__What to produce__: Give the entries again exactly, every one of them.

══════════════════════════════

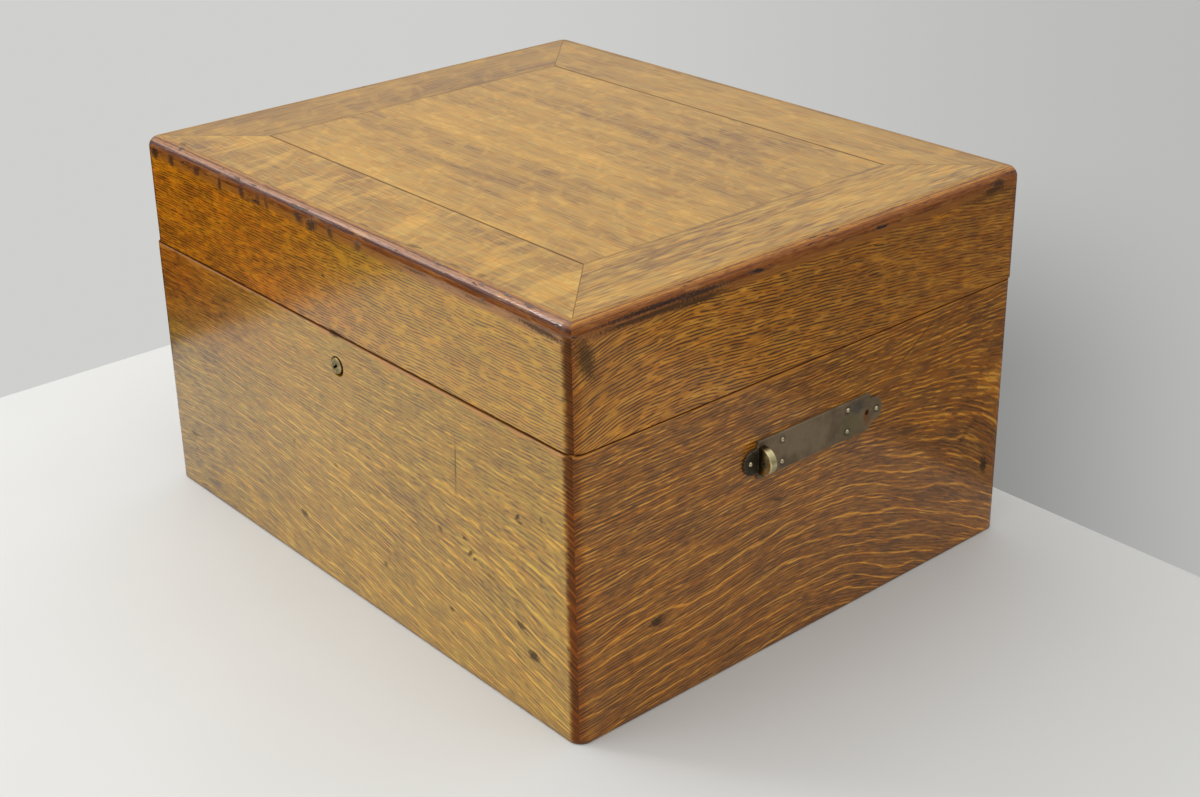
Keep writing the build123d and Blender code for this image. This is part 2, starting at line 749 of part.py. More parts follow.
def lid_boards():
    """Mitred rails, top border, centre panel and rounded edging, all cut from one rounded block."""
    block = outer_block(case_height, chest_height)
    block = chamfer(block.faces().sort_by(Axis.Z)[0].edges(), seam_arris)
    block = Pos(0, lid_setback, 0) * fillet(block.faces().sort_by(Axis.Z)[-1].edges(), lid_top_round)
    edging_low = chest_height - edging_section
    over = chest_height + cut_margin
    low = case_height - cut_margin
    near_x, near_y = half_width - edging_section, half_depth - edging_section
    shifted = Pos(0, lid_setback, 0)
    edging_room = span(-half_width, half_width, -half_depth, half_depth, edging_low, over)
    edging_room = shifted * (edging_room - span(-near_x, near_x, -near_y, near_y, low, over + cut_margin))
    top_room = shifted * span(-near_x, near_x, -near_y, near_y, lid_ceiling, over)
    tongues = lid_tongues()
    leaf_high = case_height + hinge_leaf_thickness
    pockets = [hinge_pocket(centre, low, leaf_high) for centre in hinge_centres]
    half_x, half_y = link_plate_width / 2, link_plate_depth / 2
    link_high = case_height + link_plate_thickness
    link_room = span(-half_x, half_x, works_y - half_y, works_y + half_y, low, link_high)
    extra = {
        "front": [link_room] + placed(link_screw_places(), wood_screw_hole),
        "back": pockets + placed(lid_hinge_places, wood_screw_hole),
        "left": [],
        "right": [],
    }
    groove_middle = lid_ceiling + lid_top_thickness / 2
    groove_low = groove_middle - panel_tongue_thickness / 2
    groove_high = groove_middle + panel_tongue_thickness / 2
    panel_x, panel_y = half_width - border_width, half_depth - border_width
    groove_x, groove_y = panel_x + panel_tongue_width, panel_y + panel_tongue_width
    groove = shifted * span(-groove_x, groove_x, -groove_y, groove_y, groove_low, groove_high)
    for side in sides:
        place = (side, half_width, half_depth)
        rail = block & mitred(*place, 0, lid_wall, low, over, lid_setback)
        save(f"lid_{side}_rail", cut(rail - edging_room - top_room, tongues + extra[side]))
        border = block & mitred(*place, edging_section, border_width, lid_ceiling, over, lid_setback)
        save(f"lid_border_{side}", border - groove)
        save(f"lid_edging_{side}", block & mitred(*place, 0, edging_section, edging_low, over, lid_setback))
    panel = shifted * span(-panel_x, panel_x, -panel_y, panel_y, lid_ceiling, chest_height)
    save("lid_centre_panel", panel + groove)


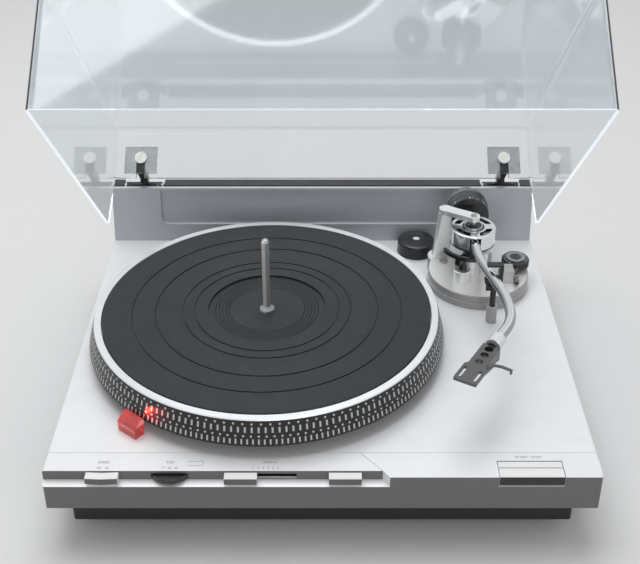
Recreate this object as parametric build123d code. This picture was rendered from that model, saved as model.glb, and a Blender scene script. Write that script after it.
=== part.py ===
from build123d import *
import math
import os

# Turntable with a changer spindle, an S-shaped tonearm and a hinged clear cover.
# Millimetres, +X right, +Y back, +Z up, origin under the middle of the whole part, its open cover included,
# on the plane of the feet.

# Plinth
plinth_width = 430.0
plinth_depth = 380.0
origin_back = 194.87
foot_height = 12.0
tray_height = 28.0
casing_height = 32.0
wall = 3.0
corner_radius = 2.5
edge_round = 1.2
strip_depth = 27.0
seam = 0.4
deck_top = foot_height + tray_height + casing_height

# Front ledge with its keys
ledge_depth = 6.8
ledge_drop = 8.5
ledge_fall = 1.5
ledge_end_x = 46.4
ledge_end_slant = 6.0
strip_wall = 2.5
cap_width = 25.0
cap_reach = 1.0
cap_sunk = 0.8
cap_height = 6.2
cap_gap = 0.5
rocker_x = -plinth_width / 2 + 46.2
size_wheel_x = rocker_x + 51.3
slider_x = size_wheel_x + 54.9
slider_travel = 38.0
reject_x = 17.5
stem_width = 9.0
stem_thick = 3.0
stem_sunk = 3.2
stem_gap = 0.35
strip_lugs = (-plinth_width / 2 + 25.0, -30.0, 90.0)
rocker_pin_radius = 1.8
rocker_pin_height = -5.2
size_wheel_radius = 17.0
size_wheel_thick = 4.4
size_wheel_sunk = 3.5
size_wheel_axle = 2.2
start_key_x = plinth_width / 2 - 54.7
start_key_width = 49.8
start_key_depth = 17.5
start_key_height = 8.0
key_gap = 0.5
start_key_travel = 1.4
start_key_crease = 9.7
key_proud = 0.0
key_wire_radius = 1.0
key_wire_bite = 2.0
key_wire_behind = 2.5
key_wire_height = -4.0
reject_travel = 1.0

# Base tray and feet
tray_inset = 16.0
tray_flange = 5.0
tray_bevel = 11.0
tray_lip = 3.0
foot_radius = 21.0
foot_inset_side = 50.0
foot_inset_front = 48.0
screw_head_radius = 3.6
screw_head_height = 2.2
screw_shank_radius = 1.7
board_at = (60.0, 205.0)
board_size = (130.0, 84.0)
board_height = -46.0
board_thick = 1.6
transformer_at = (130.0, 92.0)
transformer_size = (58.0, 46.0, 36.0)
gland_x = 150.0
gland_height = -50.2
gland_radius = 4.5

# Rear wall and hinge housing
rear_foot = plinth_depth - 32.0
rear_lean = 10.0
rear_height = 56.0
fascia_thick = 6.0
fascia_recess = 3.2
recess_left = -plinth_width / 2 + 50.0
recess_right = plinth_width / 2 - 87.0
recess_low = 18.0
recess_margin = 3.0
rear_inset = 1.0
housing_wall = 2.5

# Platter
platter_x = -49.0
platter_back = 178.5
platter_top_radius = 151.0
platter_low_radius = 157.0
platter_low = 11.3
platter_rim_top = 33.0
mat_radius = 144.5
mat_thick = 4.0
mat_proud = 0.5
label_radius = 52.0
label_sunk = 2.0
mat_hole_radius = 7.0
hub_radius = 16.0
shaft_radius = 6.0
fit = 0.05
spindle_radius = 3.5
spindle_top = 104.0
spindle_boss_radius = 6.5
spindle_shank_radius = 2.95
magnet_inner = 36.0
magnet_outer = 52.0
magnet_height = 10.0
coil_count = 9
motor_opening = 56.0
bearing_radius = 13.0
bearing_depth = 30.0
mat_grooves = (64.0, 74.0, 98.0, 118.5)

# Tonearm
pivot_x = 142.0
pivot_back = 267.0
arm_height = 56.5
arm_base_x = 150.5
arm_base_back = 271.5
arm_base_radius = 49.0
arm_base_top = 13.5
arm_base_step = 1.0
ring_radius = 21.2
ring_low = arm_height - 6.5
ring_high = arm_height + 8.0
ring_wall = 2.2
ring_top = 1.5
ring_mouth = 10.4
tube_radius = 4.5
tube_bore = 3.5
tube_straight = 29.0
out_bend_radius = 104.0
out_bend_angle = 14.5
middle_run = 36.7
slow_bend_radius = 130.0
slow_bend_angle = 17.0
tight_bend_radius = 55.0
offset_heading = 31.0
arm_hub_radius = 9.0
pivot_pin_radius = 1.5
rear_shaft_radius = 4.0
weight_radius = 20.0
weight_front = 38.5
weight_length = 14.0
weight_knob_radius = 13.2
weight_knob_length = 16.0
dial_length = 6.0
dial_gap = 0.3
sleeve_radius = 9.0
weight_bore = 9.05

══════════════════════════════

__Result of this exercise__:
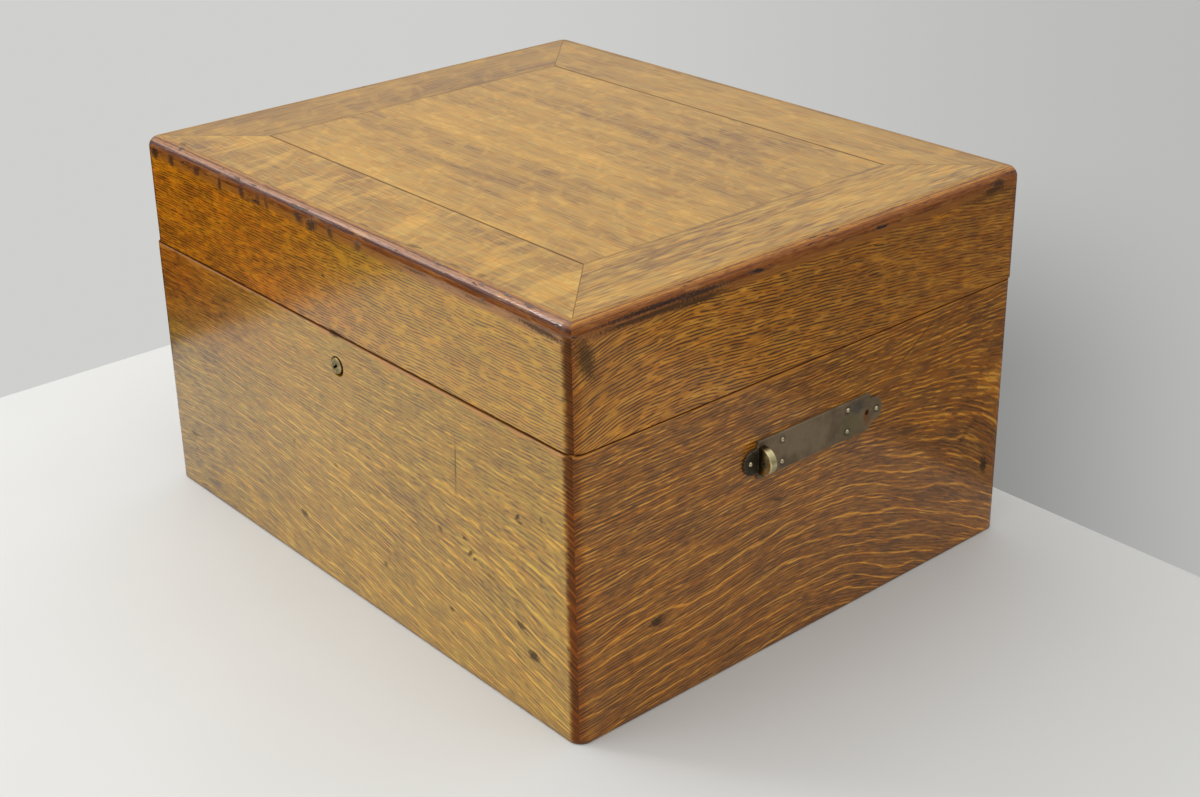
Keep writing the build123d and Blender code for this image. This is part 2, starting at line 749 of part.py. More parts follow.
def lid_boards():
    """Mitred rails, top border, centre panel and rounded edging, all cut from one rounded block."""
    block = outer_block(case_height, chest_height)
    block = chamfer(block.faces().sort_by(Axis.Z)[0].edges(), seam_arris)
    block = Pos(0, lid_setback, 0) * fillet(block.faces().sort_by(Axis.Z)[-1].edges(), lid_top_round)
    edging_low = chest_height - edging_section
    over = chest_height + cut_margin
    low = case_height - cut_margin
    near_x, near_y = half_width - edging_section, half_depth - edging_section
    shifted = Pos(0, lid_setback, 0)
    edging_room = span(-half_width, half_width, -half_depth, half_depth, edging_low, over)
    edging_room = shifted * (edging_room - span(-near_x, near_x, -near_y, near_y, low, over + cut_margin))
    top_room = shifted * span(-near_x, near_x, -near_y, near_y, lid_ceiling, over)
    tongues = lid_tongues()
    leaf_high = case_height + hinge_leaf_thickness
    pockets = [hinge_pocket(centre, low, leaf_high) for centre in hinge_centres]
    half_x, half_y = link_plate_width / 2, link_plate_depth / 2
    link_high = case_height + link_plate_thickness
    link_room = span(-half_x, half_x, works_y - half_y, works_y + half_y, low, link_high)
    extra = {
        "front": [link_room] + placed(link_screw_places(), wood_screw_hole),
        "back": pockets + placed(lid_hinge_places, wood_screw_hole),
        "left": [],
        "right": [],
    }
    groove_middle = lid_ceiling + lid_top_thickness / 2
    groove_low = groove_middle - panel_tongue_thickness / 2
    groove_high = groove_middle + panel_tongue_thickness / 2
    panel_x, panel_y = half_width - border_width, half_depth - border_width
    groove_x, groove_y = panel_x + panel_tongue_width, panel_y + panel_tongue_width
    groove = shifted * span(-groove_x, groove_x, -groove_y, groove_y, groove_low, groove_high)
    for side in sides:
        place = (side, half_width, half_depth)
        rail = block & mitred(*place, 0, lid_wall, low, over, lid_setback)
        save(f"lid_{side}_rail", cut(rail - edging_room - top_room, tongues + extra[side]))
        border = block & mitred(*place, edging_section, border_width, lid_ceiling, over, lid_setback)
        save(f"lid_border_{side}", border - groove)
        save(f"lid_edging_{side}", block & mitred(*place, 0, edging_section, edging_low, over, lid_setback))
    panel = shifted * span(-panel_x, panel_x, -panel_y, panel_y, lid_ceiling, chest_height)
    save("lid_centre_panel", panel + groove)


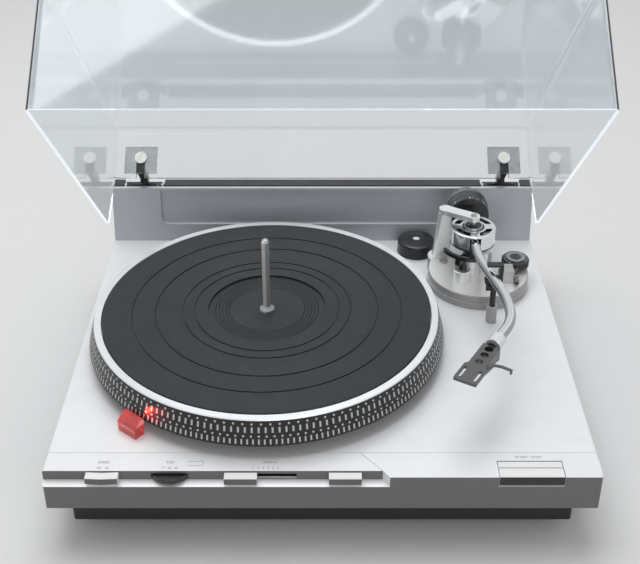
Recreate this object as parametric build123d code. This picture was rendered from that model, saved as model.glb, and a Blender scene script. Write that script after it.
=== part.py ===
from build123d import *
import math
import os

# Turntable with a changer spindle, an S-shaped tonearm and a hinged clear cover.
# Millimetres, +X right, +Y back, +Z up, origin under the middle of the whole part, its open cover included,
# on the plane of the feet.

# Plinth
plinth_width = 430.0
plinth_depth = 380.0
origin_back = 194.87
foot_height = 12.0
tray_height = 28.0
casing_height = 32.0
wall = 3.0
corner_radius = 2.5
edge_round = 1.2
strip_depth = 27.0
seam = 0.4
deck_top = foot_height + tray_height + casing_height

# Front ledge with its keys
ledge_depth = 6.8
ledge_drop = 8.5
ledge_fall = 1.5
ledge_end_x = 46.4
ledge_end_slant = 6.0
strip_wall = 2.5
cap_width = 25.0
cap_reach = 1.0
cap_sunk = 0.8
cap_height = 6.2
cap_gap = 0.5
rocker_x = -plinth_width / 2 + 46.2
size_wheel_x = rocker_x + 51.3
slider_x = size_wheel_x + 54.9
slider_travel = 38.0
reject_x = 17.5
stem_width = 9.0
stem_thick = 3.0
stem_sunk = 3.2
stem_gap = 0.35
strip_lugs = (-plinth_width / 2 + 25.0, -30.0, 90.0)
rocker_pin_radius = 1.8
rocker_pin_height = -5.2
size_wheel_radius = 17.0
size_wheel_thick = 4.4
size_wheel_sunk = 3.5
size_wheel_axle = 2.2
start_key_x = plinth_width / 2 - 54.7
start_key_width = 49.8
start_key_depth = 17.5
start_key_height = 8.0
key_gap = 0.5
start_key_travel = 1.4
start_key_crease = 9.7
key_proud = 0.0
key_wire_radius = 1.0
key_wire_bite = 2.0
key_wire_behind = 2.5
key_wire_height = -4.0
reject_travel = 1.0

# Base tray and feet
tray_inset = 16.0
tray_flange = 5.0
tray_bevel = 11.0
tray_lip = 3.0
foot_radius = 21.0
foot_inset_side = 50.0
foot_inset_front = 48.0
screw_head_radius = 3.6
screw_head_height = 2.2
screw_shank_radius = 1.7
board_at = (60.0, 205.0)
board_size = (130.0, 84.0)
board_height = -46.0
board_thick = 1.6
transformer_at = (130.0, 92.0)
transformer_size = (58.0, 46.0, 36.0)
gland_x = 150.0
gland_height = -50.2
gland_radius = 4.5

# Rear wall and hinge housing
rear_foot = plinth_depth - 32.0
rear_lean = 10.0
rear_height = 56.0
fascia_thick = 6.0
fascia_recess = 3.2
recess_left = -plinth_width / 2 + 50.0
recess_right = plinth_width / 2 - 87.0
recess_low = 18.0
recess_margin = 3.0
rear_inset = 1.0
housing_wall = 2.5

# Platter
platter_x = -49.0
platter_back = 178.5
platter_top_radius = 151.0
platter_low_radius = 157.0
platter_low = 11.3
platter_rim_top = 33.0
mat_radius = 144.5
mat_thick = 4.0
mat_proud = 0.5
label_radius = 52.0
label_sunk = 2.0
mat_hole_radius = 7.0
hub_radius = 16.0
shaft_radius = 6.0
fit = 0.05
spindle_radius = 3.5
spindle_top = 104.0
spindle_boss_radius = 6.5
spindle_shank_radius = 2.95
magnet_inner = 36.0
magnet_outer = 52.0
magnet_height = 10.0
coil_count = 9
motor_opening = 56.0
bearing_radius = 13.0
bearing_depth = 30.0
mat_grooves = (64.0, 74.0, 98.0, 118.5)

# Tonearm
pivot_x = 142.0
pivot_back = 267.0
arm_height = 56.5
arm_base_x = 150.5
arm_base_back = 271.5
arm_base_radius = 49.0
arm_base_top = 13.5
arm_base_step = 1.0
ring_radius = 21.2
ring_low = arm_height - 6.5
ring_high = arm_height + 8.0
ring_wall = 2.2
ring_top = 1.5
ring_mouth = 10.4
tube_radius = 4.5
tube_bore = 3.5
tube_straight = 29.0
out_bend_radius = 104.0
out_bend_angle = 14.5
middle_run = 36.7
slow_bend_radius = 130.0
slow_bend_angle = 17.0
tight_bend_radius = 55.0
offset_heading = 31.0
arm_hub_radius = 9.0
pivot_pin_radius = 1.5
rear_shaft_radius = 4.0
weight_radius = 20.0
weight_front = 38.5
weight_length = 14.0
weight_knob_radius = 13.2
weight_knob_length = 16.0
dial_length = 6.0
dial_gap = 0.3
sleeve_radius = 9.0
weight_bore = 9.05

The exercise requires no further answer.